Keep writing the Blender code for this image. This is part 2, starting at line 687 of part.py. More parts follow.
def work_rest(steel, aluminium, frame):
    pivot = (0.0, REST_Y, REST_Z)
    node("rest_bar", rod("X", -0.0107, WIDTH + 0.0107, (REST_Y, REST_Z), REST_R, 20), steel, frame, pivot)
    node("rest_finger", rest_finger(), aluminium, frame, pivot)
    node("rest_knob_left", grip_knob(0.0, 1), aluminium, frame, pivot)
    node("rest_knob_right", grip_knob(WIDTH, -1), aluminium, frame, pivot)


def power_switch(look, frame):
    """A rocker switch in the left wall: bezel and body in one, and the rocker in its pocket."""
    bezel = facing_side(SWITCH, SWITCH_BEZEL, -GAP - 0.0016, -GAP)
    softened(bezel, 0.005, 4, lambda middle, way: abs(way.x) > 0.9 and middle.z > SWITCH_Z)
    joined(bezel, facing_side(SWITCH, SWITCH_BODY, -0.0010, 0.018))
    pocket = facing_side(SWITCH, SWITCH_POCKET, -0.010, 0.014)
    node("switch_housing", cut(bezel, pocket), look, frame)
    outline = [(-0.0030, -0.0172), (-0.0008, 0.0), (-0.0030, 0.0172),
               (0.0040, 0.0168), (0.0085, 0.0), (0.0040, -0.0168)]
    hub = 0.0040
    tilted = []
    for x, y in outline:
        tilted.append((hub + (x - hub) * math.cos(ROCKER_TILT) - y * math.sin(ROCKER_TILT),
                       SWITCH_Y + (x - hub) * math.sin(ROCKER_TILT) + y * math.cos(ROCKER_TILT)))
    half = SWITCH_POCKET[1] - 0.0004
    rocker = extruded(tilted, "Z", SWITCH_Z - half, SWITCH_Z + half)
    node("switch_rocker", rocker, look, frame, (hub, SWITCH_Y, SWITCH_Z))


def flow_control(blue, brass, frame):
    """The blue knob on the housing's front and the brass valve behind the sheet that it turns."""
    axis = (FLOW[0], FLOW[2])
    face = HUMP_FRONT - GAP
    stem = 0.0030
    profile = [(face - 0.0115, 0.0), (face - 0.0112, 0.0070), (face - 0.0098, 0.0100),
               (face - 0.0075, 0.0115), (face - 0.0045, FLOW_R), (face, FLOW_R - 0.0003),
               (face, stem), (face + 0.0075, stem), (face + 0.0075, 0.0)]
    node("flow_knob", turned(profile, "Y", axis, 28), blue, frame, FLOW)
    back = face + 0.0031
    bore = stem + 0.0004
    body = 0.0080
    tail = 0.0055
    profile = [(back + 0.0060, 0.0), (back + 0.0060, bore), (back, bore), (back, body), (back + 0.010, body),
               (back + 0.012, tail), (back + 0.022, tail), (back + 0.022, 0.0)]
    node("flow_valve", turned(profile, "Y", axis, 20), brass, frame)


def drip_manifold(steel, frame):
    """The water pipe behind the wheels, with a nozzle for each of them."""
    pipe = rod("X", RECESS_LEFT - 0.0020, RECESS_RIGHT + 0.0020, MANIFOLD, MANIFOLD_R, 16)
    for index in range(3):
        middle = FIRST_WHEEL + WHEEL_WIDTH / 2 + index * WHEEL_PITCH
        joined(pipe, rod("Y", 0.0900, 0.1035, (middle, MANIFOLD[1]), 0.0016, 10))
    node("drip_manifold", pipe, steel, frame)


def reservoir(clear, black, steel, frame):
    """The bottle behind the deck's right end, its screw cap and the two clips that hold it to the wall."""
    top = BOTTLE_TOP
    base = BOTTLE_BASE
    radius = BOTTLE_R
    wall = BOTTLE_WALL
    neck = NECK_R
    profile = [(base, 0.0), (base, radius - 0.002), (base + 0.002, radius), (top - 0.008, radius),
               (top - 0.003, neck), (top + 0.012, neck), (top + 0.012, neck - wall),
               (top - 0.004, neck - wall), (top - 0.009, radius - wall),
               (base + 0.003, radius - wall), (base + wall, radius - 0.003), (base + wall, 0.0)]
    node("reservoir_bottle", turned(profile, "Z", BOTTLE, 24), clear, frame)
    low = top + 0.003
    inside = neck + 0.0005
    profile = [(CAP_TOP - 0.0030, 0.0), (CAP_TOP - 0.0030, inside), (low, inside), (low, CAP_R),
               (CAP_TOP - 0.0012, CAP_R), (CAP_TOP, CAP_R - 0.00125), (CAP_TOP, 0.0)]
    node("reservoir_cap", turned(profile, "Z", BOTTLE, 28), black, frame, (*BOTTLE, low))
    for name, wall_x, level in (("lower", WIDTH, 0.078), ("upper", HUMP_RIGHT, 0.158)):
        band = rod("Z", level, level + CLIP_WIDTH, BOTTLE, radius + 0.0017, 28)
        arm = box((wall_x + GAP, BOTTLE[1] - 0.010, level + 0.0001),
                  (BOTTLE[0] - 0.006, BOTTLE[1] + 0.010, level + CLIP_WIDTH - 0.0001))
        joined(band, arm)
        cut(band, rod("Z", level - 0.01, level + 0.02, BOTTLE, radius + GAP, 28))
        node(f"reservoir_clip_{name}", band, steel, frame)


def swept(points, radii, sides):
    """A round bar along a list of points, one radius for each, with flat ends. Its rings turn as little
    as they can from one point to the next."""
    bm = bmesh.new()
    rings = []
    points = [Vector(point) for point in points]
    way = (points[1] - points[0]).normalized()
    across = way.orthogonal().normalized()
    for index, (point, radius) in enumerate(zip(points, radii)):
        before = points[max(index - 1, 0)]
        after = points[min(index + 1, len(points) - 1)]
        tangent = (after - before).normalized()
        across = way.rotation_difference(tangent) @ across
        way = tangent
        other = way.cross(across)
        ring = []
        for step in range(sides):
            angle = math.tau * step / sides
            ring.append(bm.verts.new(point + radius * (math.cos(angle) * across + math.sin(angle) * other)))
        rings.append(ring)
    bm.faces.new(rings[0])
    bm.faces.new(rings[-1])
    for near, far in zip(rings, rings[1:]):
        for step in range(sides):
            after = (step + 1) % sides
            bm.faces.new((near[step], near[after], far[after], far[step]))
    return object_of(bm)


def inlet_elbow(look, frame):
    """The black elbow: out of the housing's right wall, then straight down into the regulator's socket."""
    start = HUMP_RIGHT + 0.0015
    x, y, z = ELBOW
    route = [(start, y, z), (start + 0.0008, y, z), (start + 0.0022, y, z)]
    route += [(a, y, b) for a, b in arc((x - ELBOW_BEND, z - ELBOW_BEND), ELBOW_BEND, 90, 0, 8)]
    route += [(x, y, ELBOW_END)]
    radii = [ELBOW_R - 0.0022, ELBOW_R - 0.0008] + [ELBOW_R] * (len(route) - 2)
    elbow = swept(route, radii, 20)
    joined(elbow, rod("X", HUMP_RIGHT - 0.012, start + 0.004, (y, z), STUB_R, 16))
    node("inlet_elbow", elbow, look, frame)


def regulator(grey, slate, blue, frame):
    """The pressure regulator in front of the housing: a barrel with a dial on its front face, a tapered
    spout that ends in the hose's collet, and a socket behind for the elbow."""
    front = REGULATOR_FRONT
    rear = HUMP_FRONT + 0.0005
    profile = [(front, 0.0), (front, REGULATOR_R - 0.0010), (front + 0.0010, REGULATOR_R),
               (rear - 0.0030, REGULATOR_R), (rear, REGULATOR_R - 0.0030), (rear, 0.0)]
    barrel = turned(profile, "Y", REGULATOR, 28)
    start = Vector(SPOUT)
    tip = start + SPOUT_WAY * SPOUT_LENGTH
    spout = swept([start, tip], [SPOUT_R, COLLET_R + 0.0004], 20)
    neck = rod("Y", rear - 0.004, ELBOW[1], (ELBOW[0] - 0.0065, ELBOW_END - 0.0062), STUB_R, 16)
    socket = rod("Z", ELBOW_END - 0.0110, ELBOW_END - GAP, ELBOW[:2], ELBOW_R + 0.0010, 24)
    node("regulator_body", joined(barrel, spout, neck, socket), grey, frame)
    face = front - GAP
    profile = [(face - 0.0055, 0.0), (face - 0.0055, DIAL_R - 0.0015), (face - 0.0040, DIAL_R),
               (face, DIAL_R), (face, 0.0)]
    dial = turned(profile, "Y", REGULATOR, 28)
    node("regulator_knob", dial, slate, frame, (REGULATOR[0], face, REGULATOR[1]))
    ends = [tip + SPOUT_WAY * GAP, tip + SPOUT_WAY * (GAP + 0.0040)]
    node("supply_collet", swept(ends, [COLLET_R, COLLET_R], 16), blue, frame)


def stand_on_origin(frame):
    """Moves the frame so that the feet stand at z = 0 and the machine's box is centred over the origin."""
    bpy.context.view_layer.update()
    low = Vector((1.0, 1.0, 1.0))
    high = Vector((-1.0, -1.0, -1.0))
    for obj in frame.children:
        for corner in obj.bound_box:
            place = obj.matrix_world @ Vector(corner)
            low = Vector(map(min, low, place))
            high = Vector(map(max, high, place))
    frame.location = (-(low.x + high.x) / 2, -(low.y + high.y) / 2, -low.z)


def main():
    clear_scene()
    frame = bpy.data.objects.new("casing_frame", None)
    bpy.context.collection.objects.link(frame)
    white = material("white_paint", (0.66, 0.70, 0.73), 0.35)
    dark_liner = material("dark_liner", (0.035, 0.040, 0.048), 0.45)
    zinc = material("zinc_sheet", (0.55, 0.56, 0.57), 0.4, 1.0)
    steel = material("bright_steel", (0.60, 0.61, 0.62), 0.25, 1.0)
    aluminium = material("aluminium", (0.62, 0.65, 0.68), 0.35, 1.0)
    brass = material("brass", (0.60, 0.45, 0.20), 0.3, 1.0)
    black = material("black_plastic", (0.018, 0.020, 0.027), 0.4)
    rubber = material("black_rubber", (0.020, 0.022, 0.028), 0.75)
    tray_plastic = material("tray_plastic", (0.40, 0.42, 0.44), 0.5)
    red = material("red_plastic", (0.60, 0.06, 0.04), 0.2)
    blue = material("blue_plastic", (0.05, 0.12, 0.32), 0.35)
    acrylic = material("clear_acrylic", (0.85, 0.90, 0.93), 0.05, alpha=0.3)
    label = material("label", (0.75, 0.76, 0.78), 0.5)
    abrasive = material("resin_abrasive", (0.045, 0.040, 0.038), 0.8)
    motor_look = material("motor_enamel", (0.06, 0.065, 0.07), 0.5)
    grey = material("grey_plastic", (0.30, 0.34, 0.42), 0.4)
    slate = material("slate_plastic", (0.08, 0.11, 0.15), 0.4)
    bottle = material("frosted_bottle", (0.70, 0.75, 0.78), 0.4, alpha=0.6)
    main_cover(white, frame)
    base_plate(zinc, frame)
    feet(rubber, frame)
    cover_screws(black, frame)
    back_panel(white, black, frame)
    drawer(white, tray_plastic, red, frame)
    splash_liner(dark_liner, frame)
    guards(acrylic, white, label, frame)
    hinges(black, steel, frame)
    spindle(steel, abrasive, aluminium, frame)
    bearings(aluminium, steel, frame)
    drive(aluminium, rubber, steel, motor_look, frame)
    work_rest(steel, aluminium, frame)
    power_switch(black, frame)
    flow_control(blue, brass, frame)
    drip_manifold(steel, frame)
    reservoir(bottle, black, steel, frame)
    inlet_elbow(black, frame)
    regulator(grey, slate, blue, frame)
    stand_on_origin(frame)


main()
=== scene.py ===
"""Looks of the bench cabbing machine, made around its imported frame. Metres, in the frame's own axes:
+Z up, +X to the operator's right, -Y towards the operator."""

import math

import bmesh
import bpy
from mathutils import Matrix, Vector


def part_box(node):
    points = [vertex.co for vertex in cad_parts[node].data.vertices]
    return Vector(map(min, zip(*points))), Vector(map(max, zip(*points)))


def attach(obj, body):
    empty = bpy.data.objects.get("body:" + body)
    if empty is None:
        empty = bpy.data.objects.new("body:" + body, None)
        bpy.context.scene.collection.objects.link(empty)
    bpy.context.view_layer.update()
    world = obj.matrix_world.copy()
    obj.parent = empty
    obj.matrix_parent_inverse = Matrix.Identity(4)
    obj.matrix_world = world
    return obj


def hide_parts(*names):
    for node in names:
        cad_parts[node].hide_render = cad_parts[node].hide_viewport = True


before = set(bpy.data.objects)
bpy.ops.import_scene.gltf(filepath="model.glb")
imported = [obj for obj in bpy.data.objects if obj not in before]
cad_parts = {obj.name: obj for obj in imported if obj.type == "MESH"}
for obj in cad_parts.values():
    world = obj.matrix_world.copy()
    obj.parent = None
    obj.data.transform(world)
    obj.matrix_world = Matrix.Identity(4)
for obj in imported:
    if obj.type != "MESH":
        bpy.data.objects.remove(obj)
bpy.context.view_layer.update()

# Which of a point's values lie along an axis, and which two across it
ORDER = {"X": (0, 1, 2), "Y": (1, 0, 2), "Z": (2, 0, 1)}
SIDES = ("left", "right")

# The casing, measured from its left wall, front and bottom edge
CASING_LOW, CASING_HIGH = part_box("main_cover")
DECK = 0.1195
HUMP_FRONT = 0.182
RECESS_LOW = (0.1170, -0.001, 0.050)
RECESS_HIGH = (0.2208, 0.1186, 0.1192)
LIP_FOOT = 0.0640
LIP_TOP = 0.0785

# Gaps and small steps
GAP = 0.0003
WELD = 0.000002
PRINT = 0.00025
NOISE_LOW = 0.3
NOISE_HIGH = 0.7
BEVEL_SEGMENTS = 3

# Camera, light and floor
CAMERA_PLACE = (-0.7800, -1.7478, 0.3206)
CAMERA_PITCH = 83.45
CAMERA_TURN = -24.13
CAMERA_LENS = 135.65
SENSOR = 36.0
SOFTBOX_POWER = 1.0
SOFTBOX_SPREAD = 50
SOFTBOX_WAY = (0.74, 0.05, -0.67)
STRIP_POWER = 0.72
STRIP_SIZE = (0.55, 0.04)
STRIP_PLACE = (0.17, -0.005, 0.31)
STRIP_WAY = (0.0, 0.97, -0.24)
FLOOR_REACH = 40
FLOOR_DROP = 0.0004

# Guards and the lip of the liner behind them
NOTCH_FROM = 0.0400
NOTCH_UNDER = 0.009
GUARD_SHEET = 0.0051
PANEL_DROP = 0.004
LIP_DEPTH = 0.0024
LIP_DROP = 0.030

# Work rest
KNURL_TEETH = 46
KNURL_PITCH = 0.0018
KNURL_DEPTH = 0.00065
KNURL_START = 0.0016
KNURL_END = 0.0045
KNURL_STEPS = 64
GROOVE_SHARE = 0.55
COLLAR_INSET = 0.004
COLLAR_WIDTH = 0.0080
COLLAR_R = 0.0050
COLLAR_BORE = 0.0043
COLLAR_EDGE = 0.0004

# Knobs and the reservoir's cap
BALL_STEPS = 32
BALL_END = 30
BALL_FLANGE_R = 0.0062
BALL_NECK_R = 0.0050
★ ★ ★
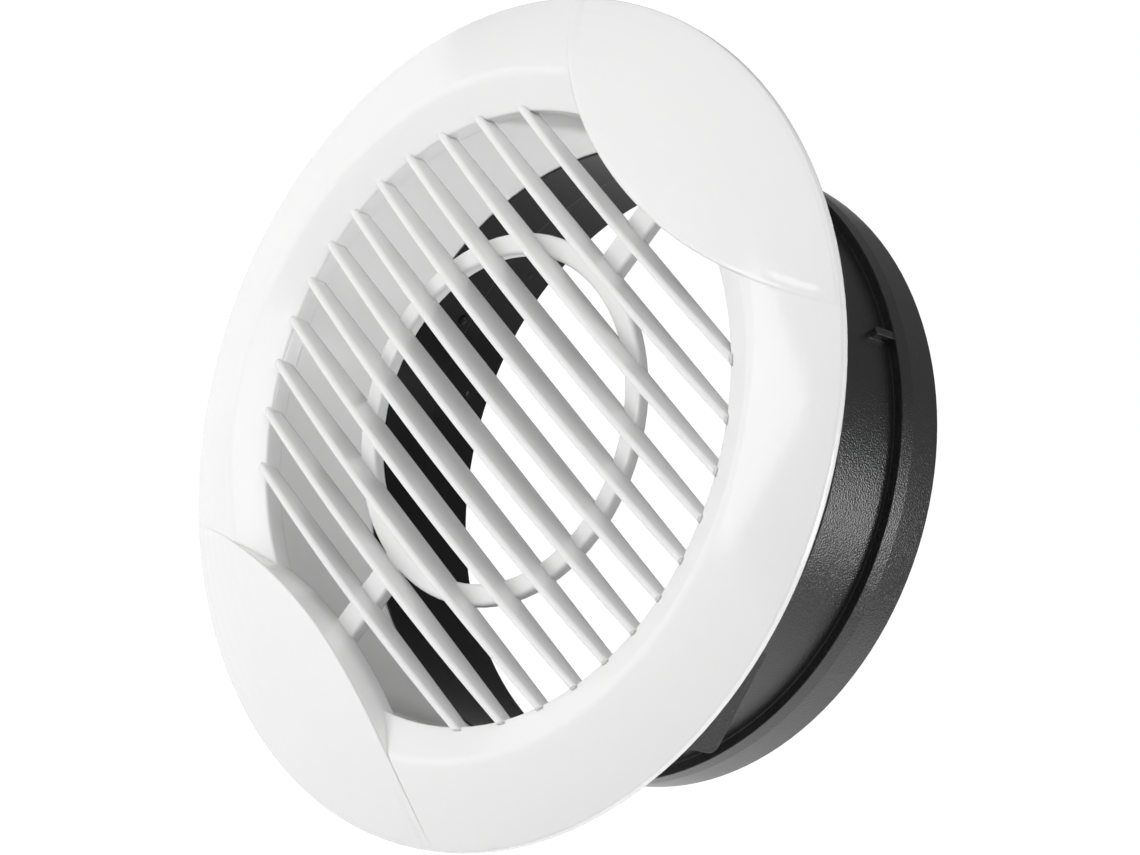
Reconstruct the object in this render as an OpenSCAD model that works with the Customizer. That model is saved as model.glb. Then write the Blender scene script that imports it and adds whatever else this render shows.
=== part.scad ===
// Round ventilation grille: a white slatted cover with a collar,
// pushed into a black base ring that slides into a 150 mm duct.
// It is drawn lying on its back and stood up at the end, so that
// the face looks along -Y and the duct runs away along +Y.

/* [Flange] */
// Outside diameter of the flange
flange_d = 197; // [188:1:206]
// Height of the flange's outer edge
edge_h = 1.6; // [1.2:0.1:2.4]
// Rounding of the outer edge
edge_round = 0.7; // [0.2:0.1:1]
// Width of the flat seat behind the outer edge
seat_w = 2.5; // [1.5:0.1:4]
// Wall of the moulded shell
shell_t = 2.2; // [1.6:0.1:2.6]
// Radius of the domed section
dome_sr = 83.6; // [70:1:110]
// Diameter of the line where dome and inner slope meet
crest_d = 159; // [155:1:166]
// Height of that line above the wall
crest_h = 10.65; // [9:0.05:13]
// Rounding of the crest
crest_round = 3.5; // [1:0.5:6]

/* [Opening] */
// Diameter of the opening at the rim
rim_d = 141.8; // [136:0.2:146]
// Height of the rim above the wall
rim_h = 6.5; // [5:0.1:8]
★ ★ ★
__EXERCISE INSTRUCTIONS__.
Solely the line containing "Reconstruct the object", the line containing "rim_h = 6.5; // [5:0.1:8]", and the lines between them are to be given again, exactly as written.

__CORRECT OUTPUT__.
Reconstruct the object in this render as an OpenSCAD model that works with the Customizer. That model is saved as model.glb. Then write the Blender scene script that imports it and adds whatever else this render shows.
=== part.scad ===
// Round ventilation grille: a white slatted cover with a collar,
// pushed into a black base ring that slides into a 150 mm duct.
// It is drawn lying on its back and stood up at the end, so that
// the face looks along -Y and the duct runs away along +Y.

/* [Flange] */
// Outside diameter of the flange
flange_d = 197; // [188:1:206]
// Height of the flange's outer edge
edge_h = 1.6; // [1.2:0.1:2.4]
// Rounding of the outer edge
edge_round = 0.7; // [0.2:0.1:1]
// Width of the flat seat behind the outer edge
seat_w = 2.5; // [1.5:0.1:4]
// Wall of the moulded shell
shell_t = 2.2; // [1.6:0.1:2.6]
// Radius of the domed section
dome_sr = 83.6; // [70:1:110]
// Diameter of the line where dome and inner slope meet
crest_d = 159; // [155:1:166]
// Height of that line above the wall
crest_h = 10.65; // [9:0.05:13]
// Rounding of the crest
crest_round = 3.5; // [1:0.5:6]

/* [Opening] */
// Diameter of the opening at the rim
rim_d = 141.8; // [136:0.2:146]
// Height of the rim above the wall
rim_h = 6.5; // [5:0.1:8]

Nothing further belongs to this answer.